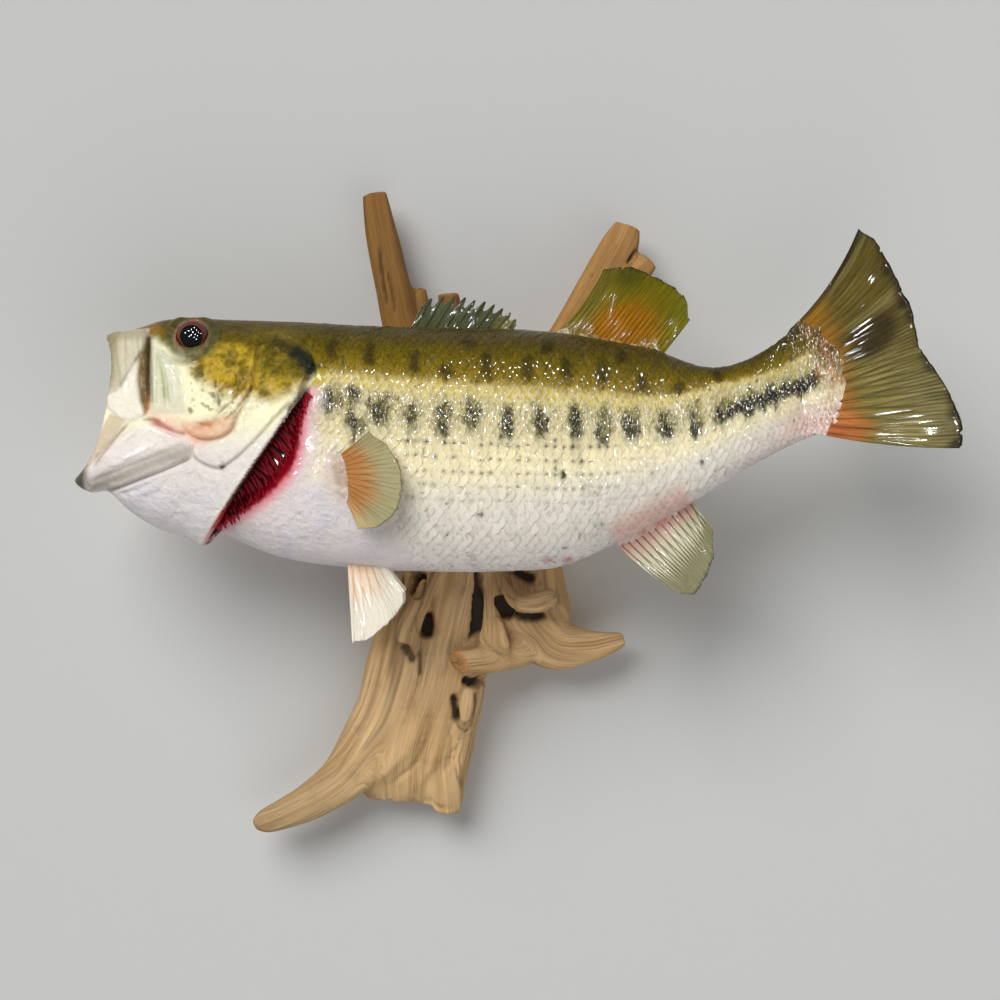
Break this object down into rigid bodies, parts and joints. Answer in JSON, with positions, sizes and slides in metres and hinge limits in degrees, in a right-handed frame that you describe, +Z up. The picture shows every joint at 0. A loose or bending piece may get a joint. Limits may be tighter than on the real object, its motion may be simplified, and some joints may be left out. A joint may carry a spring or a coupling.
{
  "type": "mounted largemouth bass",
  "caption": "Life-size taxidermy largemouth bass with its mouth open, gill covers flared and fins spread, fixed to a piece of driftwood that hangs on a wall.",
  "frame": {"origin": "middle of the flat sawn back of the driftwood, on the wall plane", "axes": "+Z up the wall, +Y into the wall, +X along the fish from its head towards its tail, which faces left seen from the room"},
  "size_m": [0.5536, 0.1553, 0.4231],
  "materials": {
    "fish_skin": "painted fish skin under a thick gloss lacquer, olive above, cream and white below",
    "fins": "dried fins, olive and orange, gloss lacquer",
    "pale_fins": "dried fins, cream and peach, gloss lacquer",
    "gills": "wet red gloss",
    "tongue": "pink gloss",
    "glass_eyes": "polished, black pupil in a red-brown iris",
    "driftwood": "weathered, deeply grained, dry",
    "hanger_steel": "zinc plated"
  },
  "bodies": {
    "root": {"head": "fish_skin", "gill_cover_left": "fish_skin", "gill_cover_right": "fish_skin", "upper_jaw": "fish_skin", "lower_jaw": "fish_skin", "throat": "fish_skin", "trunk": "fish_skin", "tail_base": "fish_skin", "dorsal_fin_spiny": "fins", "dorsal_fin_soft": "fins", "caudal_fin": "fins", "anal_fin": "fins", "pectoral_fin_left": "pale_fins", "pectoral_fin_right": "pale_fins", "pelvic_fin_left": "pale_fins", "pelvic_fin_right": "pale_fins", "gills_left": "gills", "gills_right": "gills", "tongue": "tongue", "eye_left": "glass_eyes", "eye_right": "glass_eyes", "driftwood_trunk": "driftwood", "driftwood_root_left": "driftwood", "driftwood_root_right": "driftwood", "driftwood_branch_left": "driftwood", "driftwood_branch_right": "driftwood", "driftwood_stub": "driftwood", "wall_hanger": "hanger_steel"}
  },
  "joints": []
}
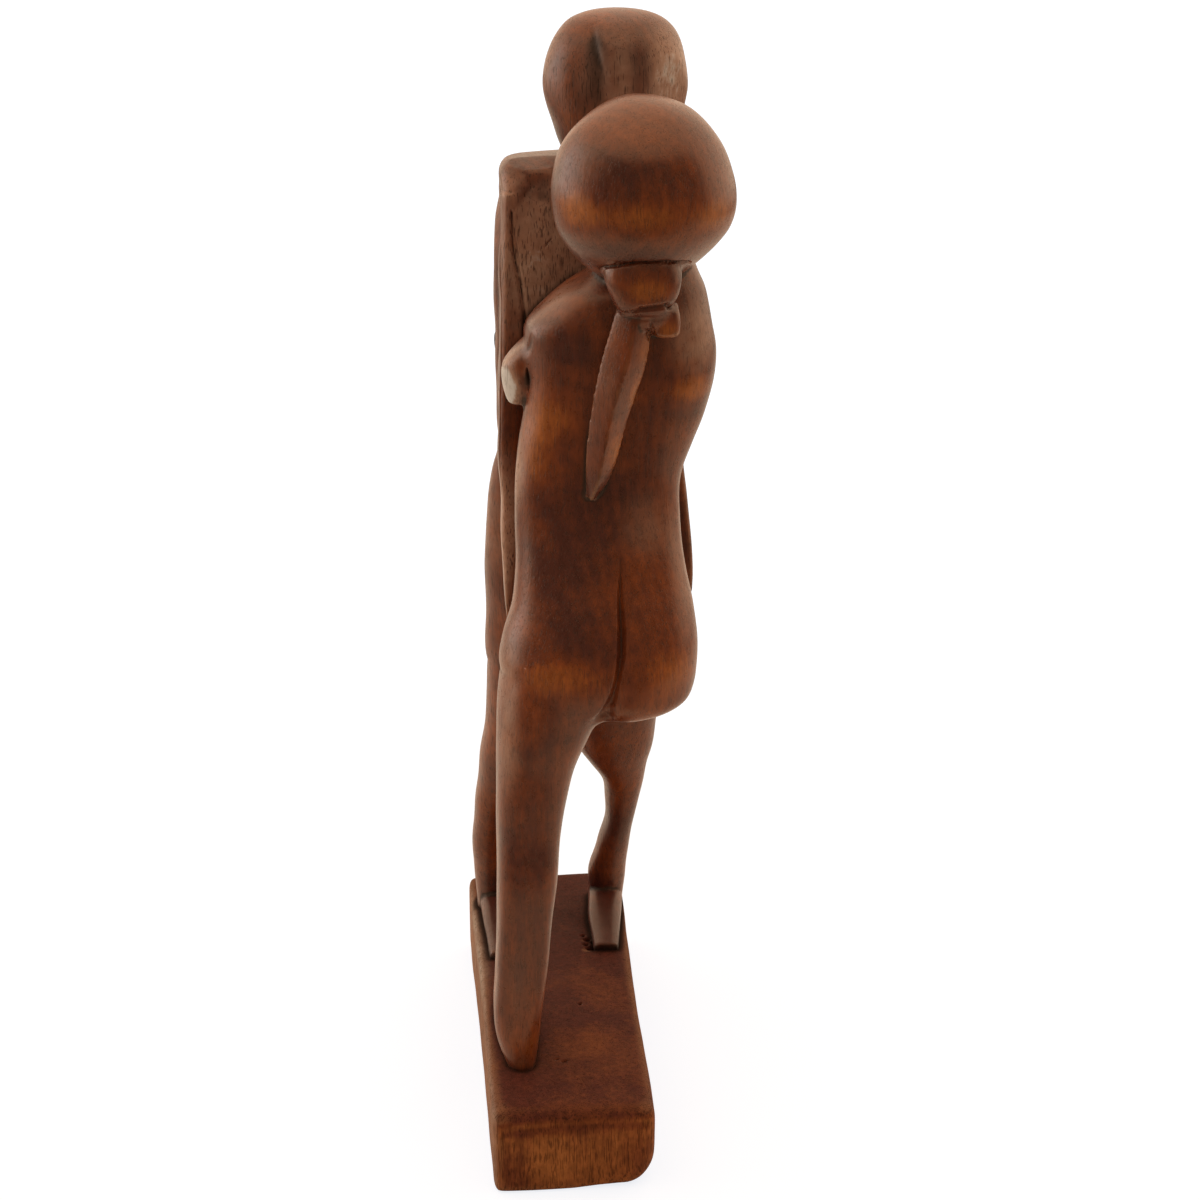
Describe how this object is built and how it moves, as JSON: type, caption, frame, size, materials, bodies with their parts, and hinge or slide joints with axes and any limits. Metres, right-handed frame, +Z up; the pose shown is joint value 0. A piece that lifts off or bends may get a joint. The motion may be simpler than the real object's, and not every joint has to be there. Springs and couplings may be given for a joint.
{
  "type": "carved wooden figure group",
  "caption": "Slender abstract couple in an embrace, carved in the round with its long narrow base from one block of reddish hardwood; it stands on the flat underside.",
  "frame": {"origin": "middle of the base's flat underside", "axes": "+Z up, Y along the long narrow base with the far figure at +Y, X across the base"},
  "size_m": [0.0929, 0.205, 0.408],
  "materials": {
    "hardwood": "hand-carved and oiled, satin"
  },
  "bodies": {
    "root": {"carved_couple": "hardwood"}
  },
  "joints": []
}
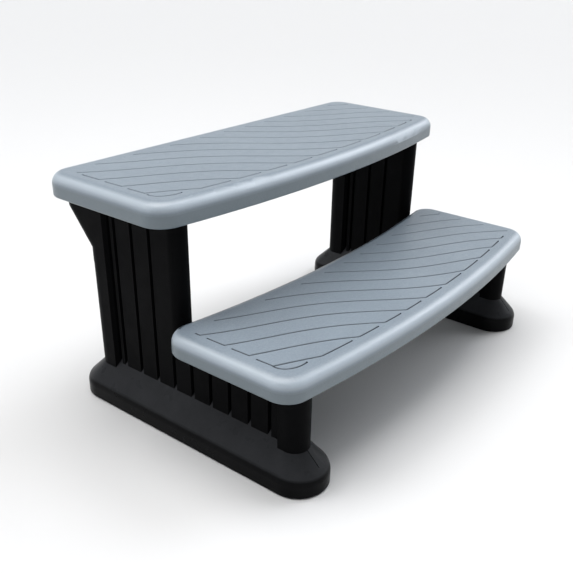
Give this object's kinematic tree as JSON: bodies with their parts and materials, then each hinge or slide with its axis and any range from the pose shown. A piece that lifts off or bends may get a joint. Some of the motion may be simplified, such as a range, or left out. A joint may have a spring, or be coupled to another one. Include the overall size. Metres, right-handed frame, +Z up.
============
▶ _What you have to do_: Copy every line of the records word for word.

▶ _Correct response_:
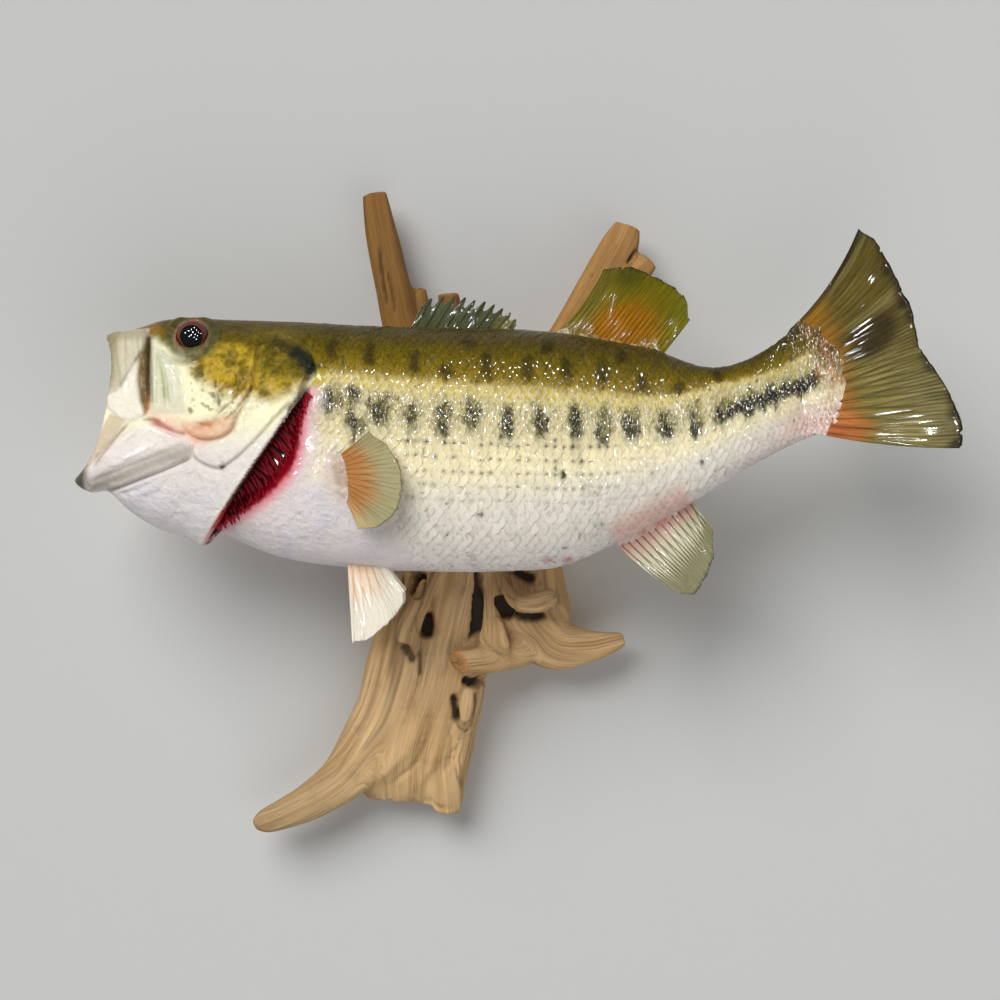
Break this object down into rigid bodies, parts and joints. Answer in JSON, with positions, sizes and slides in metres and hinge limits in degrees, in a right-handed frame that you describe, +Z up. The picture shows every joint at 0. A loose or bending piece may get a joint. Limits may be tighter than on the real object, its motion may be simplified, and some joints may be left out. A joint may carry a spring or a coupling.
{
  "type": "mounted largemouth bass",
  "caption": "Life-size taxidermy largemouth bass with its mouth open, gill covers flared and fins spread, fixed to a piece of driftwood that hangs on a wall.",
  "frame": {"origin": "middle of the flat sawn back of the driftwood, on the wall plane", "axes": "+Z up the wall, +Y into the wall, +X along the fish from its head towards its tail, which faces left seen from the room"},
  "size_m": [0.5536, 0.1553, 0.4231],
  "materials": {
    "fish_skin": "painted fish skin under a thick gloss lacquer, olive above, cream and white below",
    "fins": "dried fins, olive and orange, gloss lacquer",
    "pale_fins": "dried fins, cream and peach, gloss lacquer",
    "gills": "wet red gloss",
    "tongue": "pink gloss",
    "glass_eyes": "polished, black pupil in a red-brown iris",
    "driftwood": "weathered, deeply grained, dry",
    "hanger_steel": "zinc plated"
  },
  "bodies": {
    "root": {"head": "fish_skin", "gill_cover_left": "fish_skin", "gill_cover_right": "fish_skin", "upper_jaw": "fish_skin", "lower_jaw": "fish_skin", "throat": "fish_skin", "trunk": "fish_skin", "tail_base": "fish_skin", "dorsal_fin_spiny": "fins", "dorsal_fin_soft": "fins", "caudal_fin": "fins", "anal_fin": "fins", "pectoral_fin_left": "pale_fins", "pectoral_fin_right": "pale_fins", "pelvic_fin_left": "pale_fins", "pelvic_fin_right": "pale_fins", "gills_left": "gills", "gills_right": "gills", "tongue": "tongue", "eye_left": "glass_eyes", "eye_right": "glass_eyes", "driftwood_trunk": "driftwood", "driftwood_root_left": "driftwood", "driftwood_root_right": "driftwood", "driftwood_branch_left": "driftwood", "driftwood_branch_right": "driftwood", "driftwood_stub": "driftwood", "wall_hanger": "hanger_steel"}
  },
  "joints": []
}
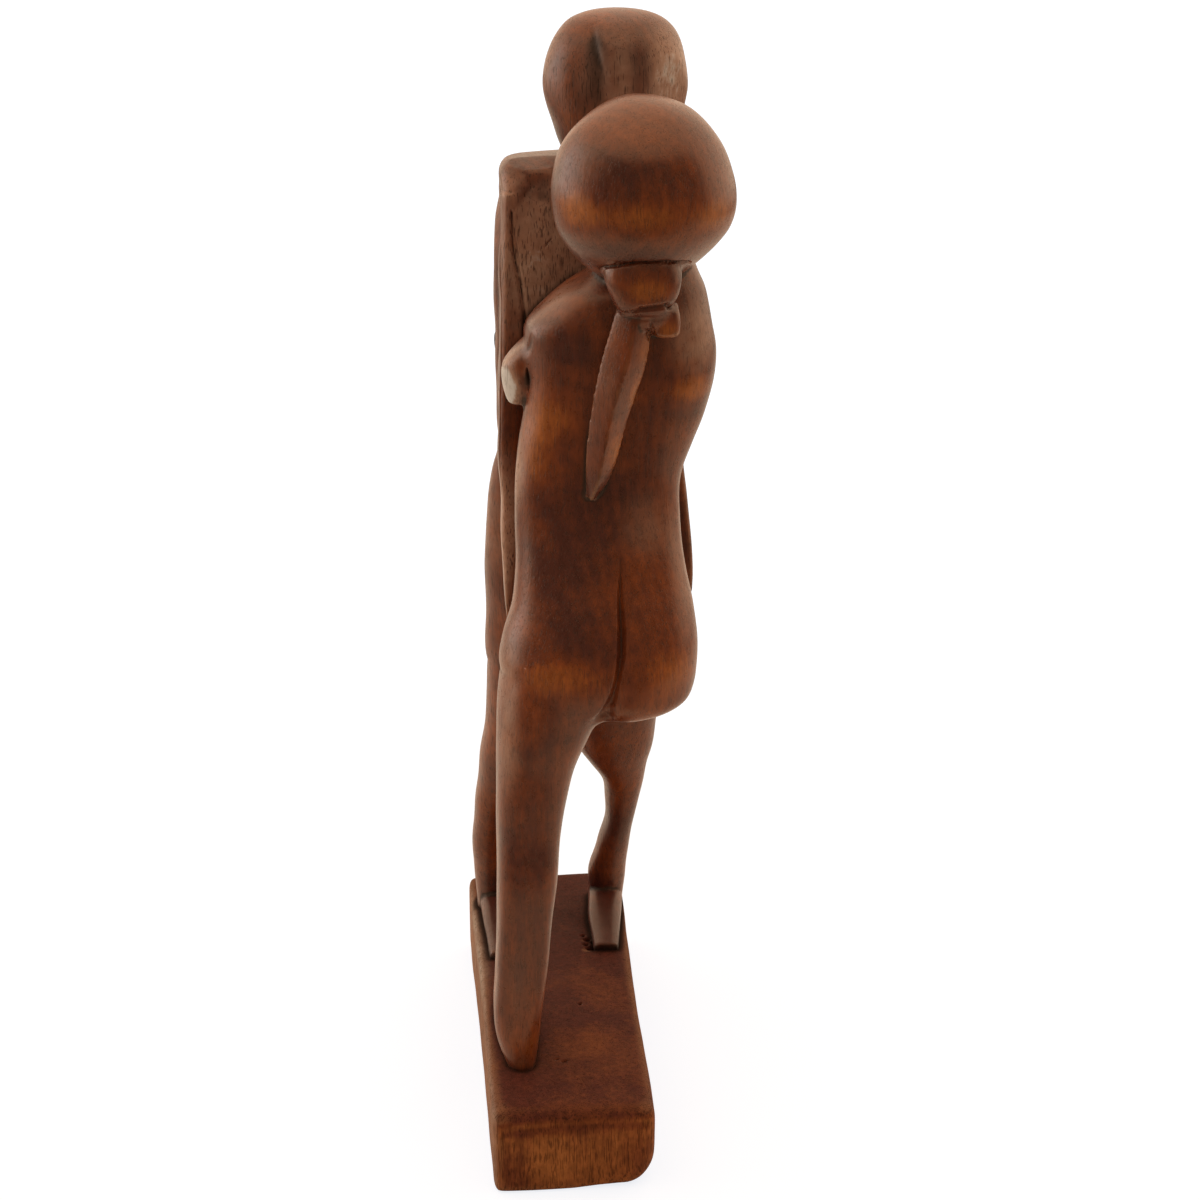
Describe how this object is built and how it moves, as JSON: type, caption, frame, size, materials, bodies with their parts, and hinge or slide joints with axes and any limits. Metres, right-handed frame, +Z up; the pose shown is joint value 0. A piece that lifts off or bends may get a joint. The motion may be simpler than the real object's, and not every joint has to be there. Springs and couplings may be given for a joint.
{
  "type": "carved wooden figure group",
  "caption": "Slender abstract couple in an embrace, carved in the round with its long narrow base from one block of reddish hardwood; it stands on the flat underside.",
  "frame": {"origin": "middle of the base's flat underside", "axes": "+Z up, Y along the long narrow base with the far figure at +Y, X across the base"},
  "size_m": [0.0929, 0.205, 0.408],
  "materials": {
    "hardwood": "hand-carved and oiled, satin"
  },
  "bodies": {
    "root": {"carved_couple": "hardwood"}
  },
  "joints": []
}
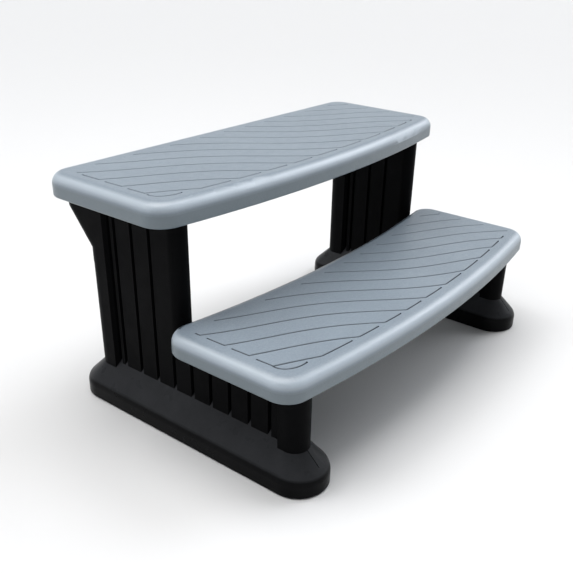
Give this object's kinematic tree as JSON: bodies with their parts and materials, then each hinge or slide with its axis and any range from the pose shown. A piece that lifts off or bends may get a joint. Some of the motion may be simplified, such as a range, or left out. A joint may have a spring, or be coupled to another one. Include the overall size. Metres, right-handed frame, +Z up.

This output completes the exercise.